I use it a fair bit for development, provides a seemingly simple way to keep things organized and do 'infra-as-code' and have your ducks in a row with reproducible stack deployments, without the overwhelming overhead of k8s.
It's an absolute dumpster fire though. A serious convoluted mess. They try to indelicately cram something with incredible intrinsic complexity into a happy little (incredibly leaky) abstraction.
docker compose is really what I want, simple service management on one machine. Except, it can't do really basic shit like restart services (this isn't all that obvious at first). So soon you'll find that you need to use docker swarm on the one node, which is similarly chock full of inexplicable and unforeseeable shortcomings.
docker swarm/compose is an interim step on your journey to a better solution. in my judgement it's fine while you're developing your core apps. but once you need to do get serious and go into production, it's time to find a big boy tool
I did the same thing. Docker Compose was what I wanted for a single-machine deployment, but I soon discovered it was unable to manage a rolling deploy (start new containers before stopping the old ones). So I switched to Docker Swarm on a single node, but I have to agree there is a lot of unexpected shortcomings. I'd like it to be more polished. And I'd like Docker Compose and Docker swarm mode to converge/merge at some point.
I guess the "big boy tool" you adopted after that is k8s?

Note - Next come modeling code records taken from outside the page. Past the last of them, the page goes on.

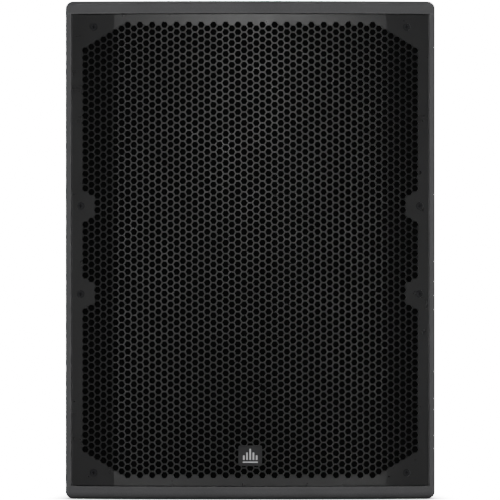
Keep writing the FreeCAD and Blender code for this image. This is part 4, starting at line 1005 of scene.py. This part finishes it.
def studio():
    """A white surround and floor that only the camera sees, and an unseen floor for light."""
    dome = bmesh.new()
    bmesh.ops.create_uvsphere(dome, u_segments=48, v_segments=24, radius=STUDIO_R)
    bmesh.ops.reverse_faces(dome, faces=dome.faces)
    mesh = bpy.data.meshes.new("white_surround")
    dome.to_mesh(mesh)
    dome.free()
    surround = bpy.data.objects.new("white_surround", mesh)
    mesh.materials.append(glow("white_surround", WHITE))
    bpy.context.scene.collection.objects.link(surround)
    white_floor = disc("white_floor", WHITE_FLOOR_Z, white_with_painted_shadow())
    floor = disc("floor", FLOOR_Z, plain("pale_floor", (0.07, 0.07, 0.07), roughness=0.8))
    floor.visible_camera = False
    only_seen(surround)
    only_seen(white_floor)


studio()


def soft_light(name, azimuth, distance, height, size, watts):
    """An area light aimed at the cabinet's middle; azimuth 0 is straight in front of it."""
    data = bpy.data.lights.new(name, "AREA")
    data.shape = "RECTANGLE"
    data.size, data.size_y = size
    data.energy = watts
    lamp = bpy.data.objects.new(name, data)
    turn = math.radians(azimuth)
    lamp.location = (distance * math.sin(turn), -distance * math.cos(turn), height)
    towards = Vector((0, 0, HEIGHT / 2)) - lamp.location
    lamp.rotation_euler = towards.to_track_quat("-Z", "Y").to_euler()
    lamp.visible_camera = False
    bpy.context.scene.collection.objects.link(lamp)
    return lamp


# The key draws the highlight up the bow. The fill is left out of reflections.
soft_light("key", azimuth=0, distance=4.6, height=0.83, size=(0.8, 0.5), watts=18)
fill = soft_light("fill", azimuth=0, distance=4.6, height=2.3, size=(1.2, 1.2), watts=255)
fill.visible_glossy = False
soft_light("back", azimuth=180, distance=5.5, height=0.33, size=(2.4, 0.6), watts=45)
soft_light("top", azimuth=180, distance=4.0, height=3.2, size=(2.5, 2.0), watts=100)
for side in (-1, 1):
    soft_light("flank", azimuth=side * 130, distance=5.0, height=0.9, size=(1.6, 1.6), watts=115)
    # The strips glint along the creases. The sheen is seen only in reflections.
    soft_light("strip", azimuth=side * 11.2, distance=4.6, height=0.22, size=(0.12, 0.65),
               watts=9.5)
    sheen = soft_light("sheen", azimuth=side * 54, distance=4.6, height=0.45, size=(0.8, 0.9),
                       watts=40)
    sheen.visible_diffuse = False

world = bpy.data.worlds.new("studio")
world.use_nodes = True
world.node_tree.nodes["Background"].inputs["Color"].default_value = (1, 1, 1, 1)
world.node_tree.nodes["Background"].inputs["Strength"].default_value = 0.05
bpy.context.scene.world = world
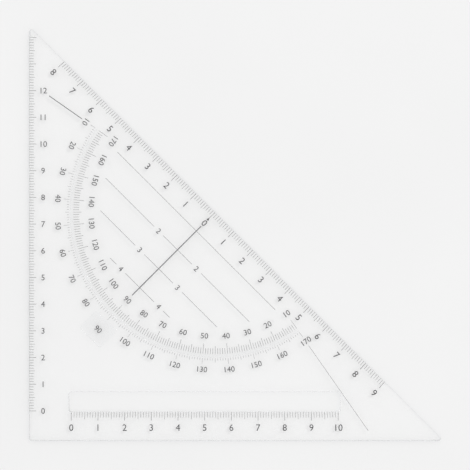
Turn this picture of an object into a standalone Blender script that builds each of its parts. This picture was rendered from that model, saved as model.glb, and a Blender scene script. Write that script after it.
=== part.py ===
"""Clear 45 degree set square with a protractor on its hypotenuse and a ruled window.

The plate rests on its underside with the printed face up. Its outline is laid out from the
right-angled corner, x along the bottom leg and y up the left leg. The left edge's scale has a
layout turned so that x runs up the edge and minus y runs into the plate. The protractor is laid
out from its centre, which is the zero of the hypotenuse scale: x runs along the hypotenuse
towards the right tip, and minus y runs into the plate. The layouts stand where they make the
middle of the object's box, on the surface it rests on, the origin.
"""

from math import atan2, cos, pi, radians, sin, sqrt, tan

import bmesh
import bpy
from mathutils import Vector

MM = 0.001

# Plate
HYPOTENUSE = 220.0 * MM             # sharp tip to sharp tip
LEG = HYPOTENUSE / sqrt(2)          # right-angled corner to sharp tip, along either leg
THICKNESS = 2.0 * MM
CORNER_RADIUS = 1.0 * MM
TIP_RADIUS = 0.8 * MM
BEVEL_WIDTH = 2.5 * MM              # ruling bevel on the hypotenuse and on the window's sill
BEVEL_LAND = 0.8 * MM               # height of the edge left under a ruling bevel
CORNER_STEPS = 4                    # segments in a rounded corner
WELD = 0.001 * MM                   # points nearer than this are one point

# Window above the bottom leg, its sill ruled in centimetres
WINDOW_LEFT = 14.9 * MM
WINDOW_LENGTH = 101.9 * MM
WINDOW_SILL = 10.9 * MM
WINDOW_HEIGHT = 7.5 * MM
WINDOW_RADIUS = 0.8 * MM

# Protractor
CENTRE_FROM_LEFT = 69.8 * MM
FIRST_DEGREE, LAST_DEGREE = 10, 170
CHANNEL_INNER, CHANNEL_OUTER = 53.6 * MM, 54.4 * MM
CHANNEL_DEPTH = 0.4 * MM
RECESS_WIDTH, RECESS_LENGTH = 11.0 * MM, 9.0 * MM
RECESS_DISTANCE = 62.1 * MM         # protractor centre to the middle of the recess
RECESS_RADIUS = 1.2 * MM
RECESS_DEPTH = 0.4 * MM

# Ink
INK_THICKNESS = 0.10 * MM
INK_GAP = 0.03 * MM                 # plate to ink, so that the two stay separate solids
EDGE_MARGIN = 0.25 * MM             # ruled edge to the start of its ticks
BASELINE = 0.25 * MM                # width of the line that joins a scale's ticks
TICK_WIDTH = 0.25 * MM
TICK_STEP = 5.0 * MM
LONG_TICK, SHORT_TICK = 3.2 * MM, 2.7 * MM          # ends of the ticks, from the ruled edge
LEFT_LONG_TICK, LEFT_SHORT_TICK = 2.7 * MM, 2.2 * MM
HYPOTENUSE_STEPS = (-16, 18)        # first and last tick, in steps from zero
LEFT_STEPS = (0, 28)
LEFT_ZERO = 11.3 * MM               # bottom edge to the left scale's zero
WINDOW_STEPS = (0, 20)
WINDOW_ZERO = 15.85 * MM            # left edge to the window scale's zero

DEGREE_STEP = 5
ARC_STEPS = 64                      # segments in a protractor arc
INNER_SCALE, INNER_LONG, INNER_SHORT = 53.2 * MM, 49.3 * MM, 50.2 * MM
OUTER_SCALE, OUTER_LONG, OUTER_SHORT = 54.8 * MM, 57.0 * MM, 56.2 * MM

AXIS_WIDTH = 0.30 * MM
AXIS_START, AXIS_END = 7.4 * MM, 44.0 * MM
GUIDE_WIDTH = 0.11 * MM
GUIDE_SPACING = 10.0 * MM
GUIDE_REACH = 43.0 * MM             # radius at which every guide line ends
LABEL_AT, LABEL_HALF = 10.0 * MM, 2.4 * MM          # gap left for a guide line's number
AXIS_CLEARANCE = 0.1 * MM
# Each ray's angle, the radii that it runs between, and its width
RAYS = {"ten_degree_line": (10, 61.0 * MM, 100.0 * MM, 0.11 * MM),
        "one_seventy_degree_line": (170, 61.0 * MM, 76.0 * MM, 0.26 * MM)}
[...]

I know people who use Docker Compose to run Docker containers on their laptops. I don't think Compose or Swarm were ever nearly as popular as Kubernetes for running services in production.
One of the signs that Kubernetes became the industry standard is that its competitors feel the need to promote their compatibility with it. Docker for Mac now ships with a built-in Kubernetes cluster. (I prefer it to Minikube).